→ **What to work on**: Please reproduce every record, keeping each one exactly as written.

→ **Entries shown**:
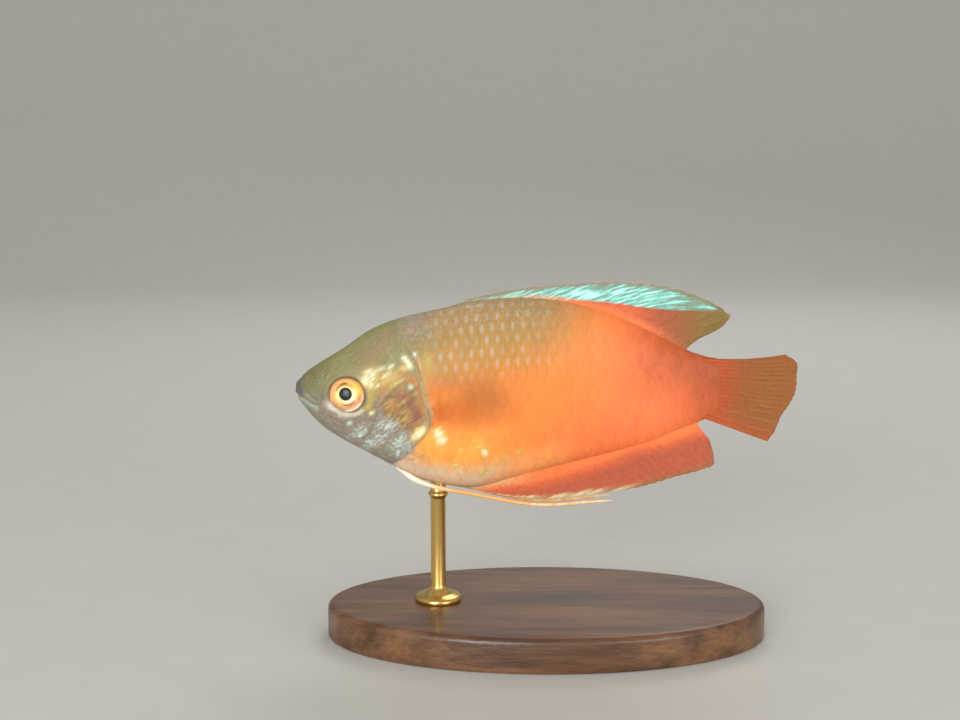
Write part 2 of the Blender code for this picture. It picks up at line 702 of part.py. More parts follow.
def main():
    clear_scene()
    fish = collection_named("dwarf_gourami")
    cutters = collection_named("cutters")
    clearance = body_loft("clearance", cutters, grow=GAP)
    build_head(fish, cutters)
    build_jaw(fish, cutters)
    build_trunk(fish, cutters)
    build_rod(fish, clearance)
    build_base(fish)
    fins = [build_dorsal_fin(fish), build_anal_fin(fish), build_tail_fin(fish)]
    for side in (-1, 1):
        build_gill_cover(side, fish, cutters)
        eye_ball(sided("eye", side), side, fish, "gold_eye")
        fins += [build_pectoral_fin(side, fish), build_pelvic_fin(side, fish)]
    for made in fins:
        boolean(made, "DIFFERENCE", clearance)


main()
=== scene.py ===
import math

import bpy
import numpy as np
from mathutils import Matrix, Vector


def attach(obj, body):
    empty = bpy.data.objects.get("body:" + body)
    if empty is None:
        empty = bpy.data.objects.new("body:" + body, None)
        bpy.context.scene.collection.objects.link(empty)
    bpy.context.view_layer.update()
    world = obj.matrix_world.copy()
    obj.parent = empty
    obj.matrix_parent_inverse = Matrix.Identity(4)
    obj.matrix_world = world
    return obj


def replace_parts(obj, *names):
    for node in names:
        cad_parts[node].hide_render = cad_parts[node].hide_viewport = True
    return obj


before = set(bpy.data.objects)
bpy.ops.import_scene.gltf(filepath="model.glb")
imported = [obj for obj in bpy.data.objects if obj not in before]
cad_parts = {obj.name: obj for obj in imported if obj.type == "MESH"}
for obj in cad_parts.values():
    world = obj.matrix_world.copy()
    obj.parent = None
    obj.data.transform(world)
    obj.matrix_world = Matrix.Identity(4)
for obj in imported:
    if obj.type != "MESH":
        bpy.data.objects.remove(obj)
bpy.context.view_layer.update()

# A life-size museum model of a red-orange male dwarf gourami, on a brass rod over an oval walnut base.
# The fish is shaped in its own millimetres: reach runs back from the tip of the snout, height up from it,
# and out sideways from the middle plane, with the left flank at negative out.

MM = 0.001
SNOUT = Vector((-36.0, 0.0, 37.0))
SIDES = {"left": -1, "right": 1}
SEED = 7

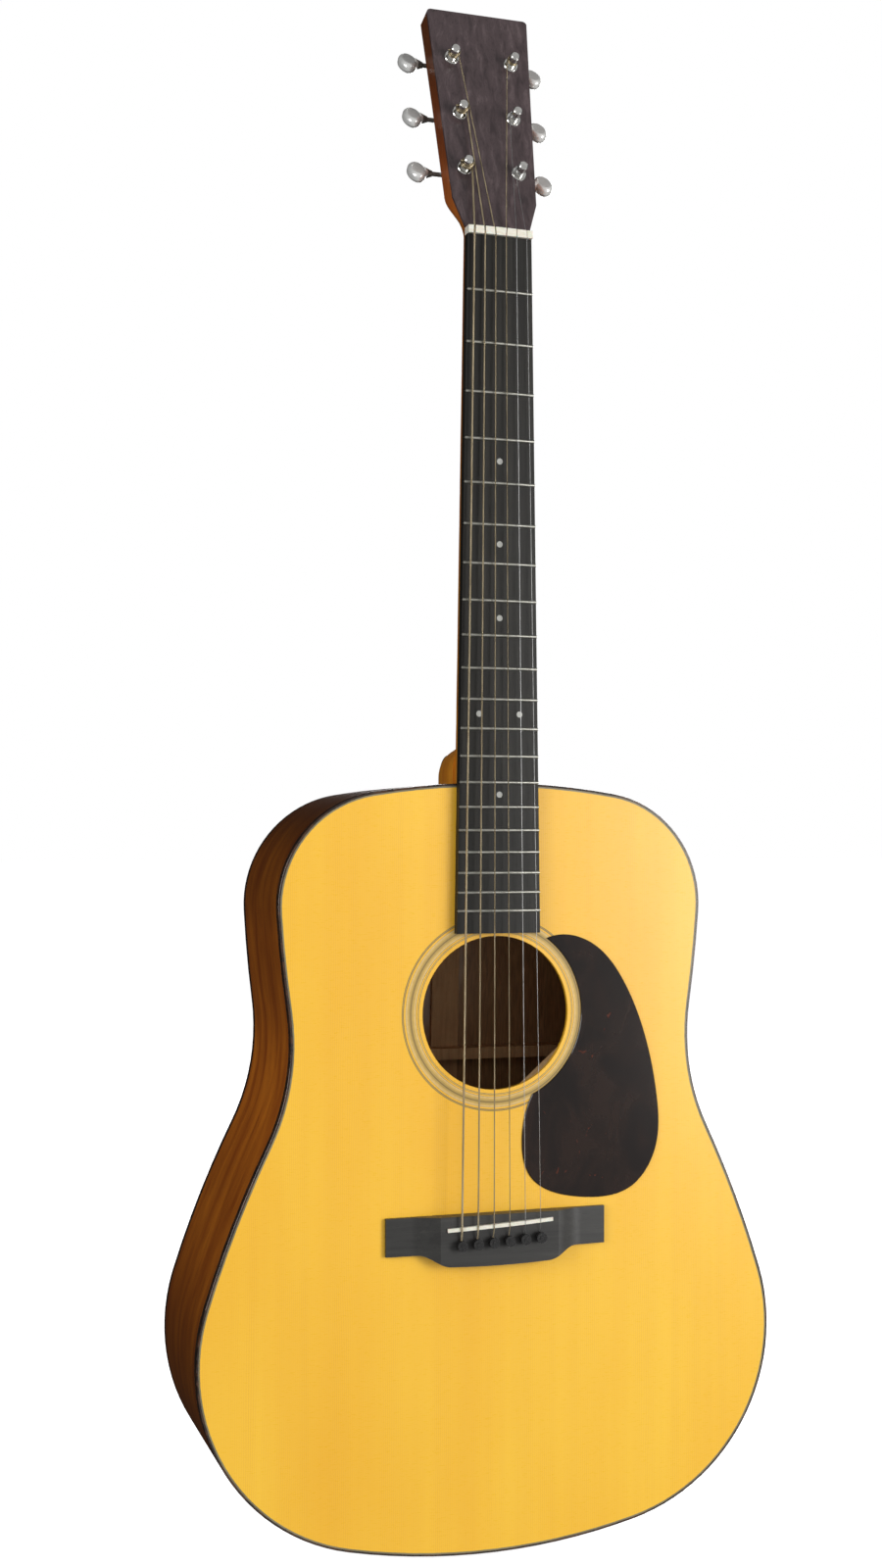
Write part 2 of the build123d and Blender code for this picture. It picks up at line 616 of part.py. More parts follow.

→ **Finished exercise**:
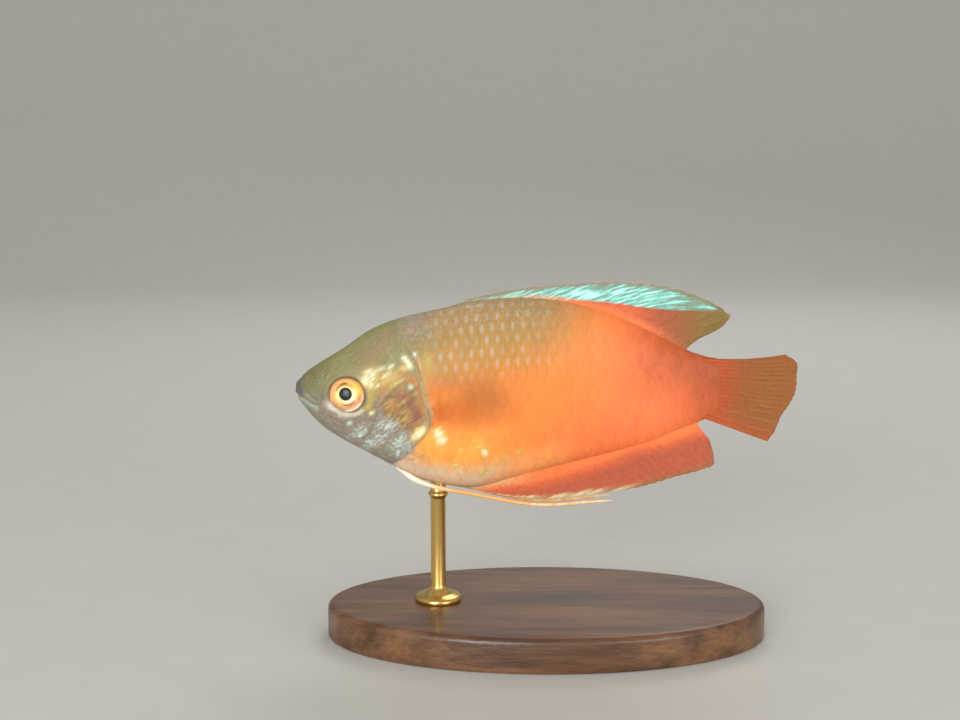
Write part 2 of the Blender code for this picture. It picks up at line 702 of part.py. More parts follow.
def main():
    clear_scene()
    fish = collection_named("dwarf_gourami")
    cutters = collection_named("cutters")
    clearance = body_loft("clearance", cutters, grow=GAP)
    build_head(fish, cutters)
    build_jaw(fish, cutters)
    build_trunk(fish, cutters)
    build_rod(fish, clearance)
    build_base(fish)
    fins = [build_dorsal_fin(fish), build_anal_fin(fish), build_tail_fin(fish)]
    for side in (-1, 1):
        build_gill_cover(side, fish, cutters)
        eye_ball(sided("eye", side), side, fish, "gold_eye")
        fins += [build_pectoral_fin(side, fish), build_pelvic_fin(side, fish)]
    for made in fins:
        boolean(made, "DIFFERENCE", clearance)


main()
=== scene.py ===
import math

import bpy
import numpy as np
from mathutils import Matrix, Vector


def attach(obj, body):
    empty = bpy.data.objects.get("body:" + body)
    if empty is None:
        empty = bpy.data.objects.new("body:" + body, None)
        bpy.context.scene.collection.objects.link(empty)
    bpy.context.view_layer.update()
    world = obj.matrix_world.copy()
    obj.parent = empty
    obj.matrix_parent_inverse = Matrix.Identity(4)
    obj.matrix_world = world
    return obj


def replace_parts(obj, *names):
    for node in names:
        cad_parts[node].hide_render = cad_parts[node].hide_viewport = True
    return obj


before = set(bpy.data.objects)
bpy.ops.import_scene.gltf(filepath="model.glb")
imported = [obj for obj in bpy.data.objects if obj not in before]
cad_parts = {obj.name: obj for obj in imported if obj.type == "MESH"}
for obj in cad_parts.values():
    world = obj.matrix_world.copy()
    obj.parent = None
    obj.data.transform(world)
    obj.matrix_world = Matrix.Identity(4)
for obj in imported:
    if obj.type != "MESH":
        bpy.data.objects.remove(obj)
bpy.context.view_layer.update()

# A life-size museum model of a red-orange male dwarf gourami, on a brass rod over an oval walnut base.
# The fish is shaped in its own millimetres: reach runs back from the tip of the snout, height up from it,
# and out sideways from the middle plane, with the left flank at negative out.

MM = 0.001
SNOUT = Vector((-36.0, 0.0, 37.0))
SIDES = {"left": -1, "right": 1}
SEED = 7

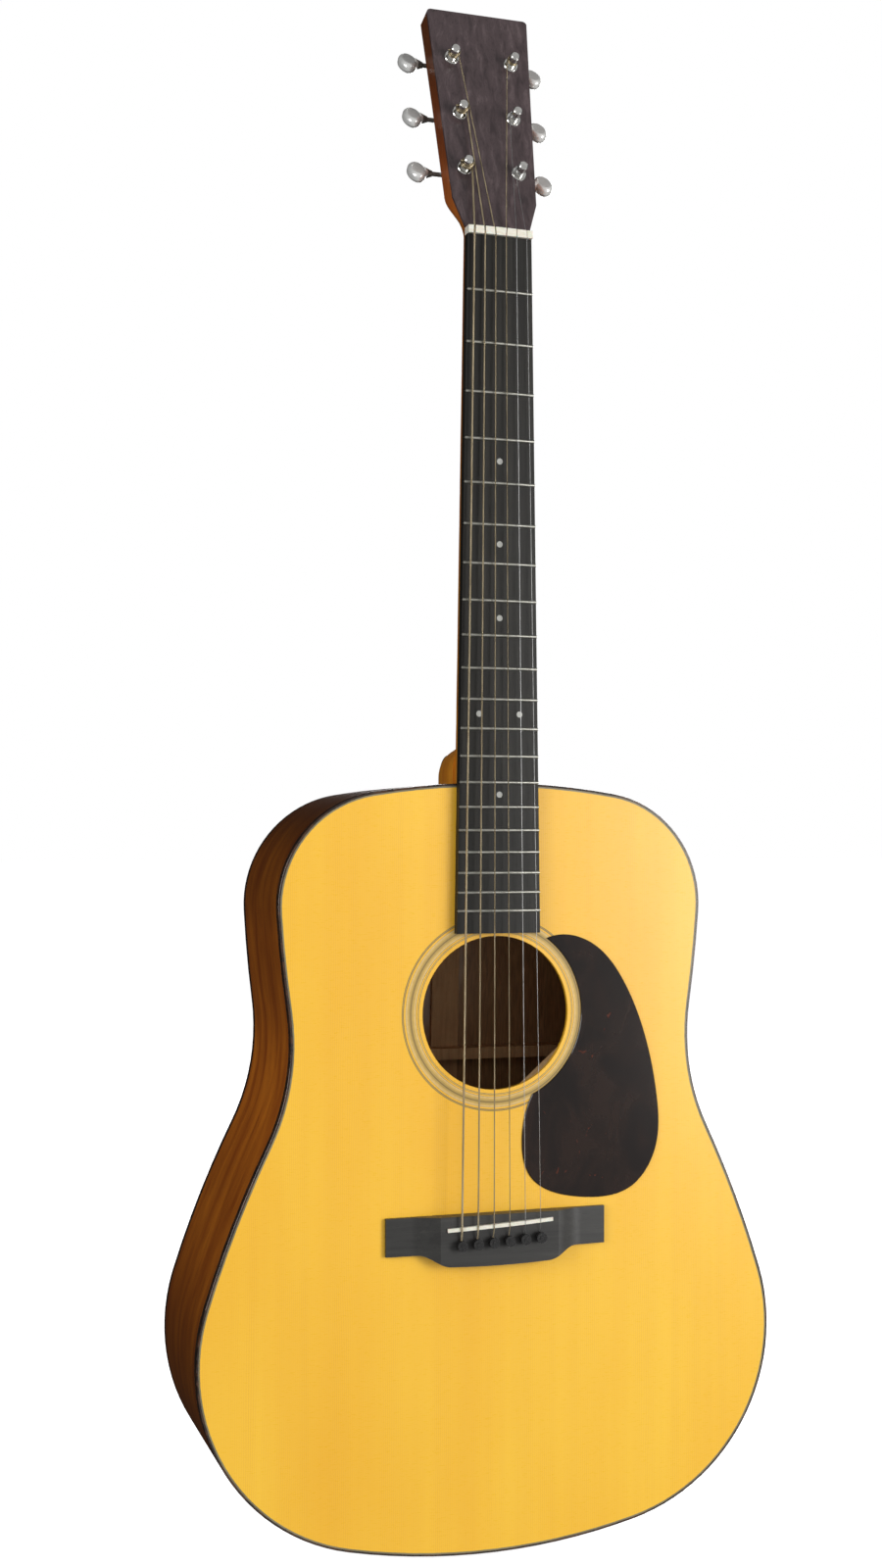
Write part 2 of the build123d and Blender code for this picture. It picks up at line 616 of part.py. More parts follow.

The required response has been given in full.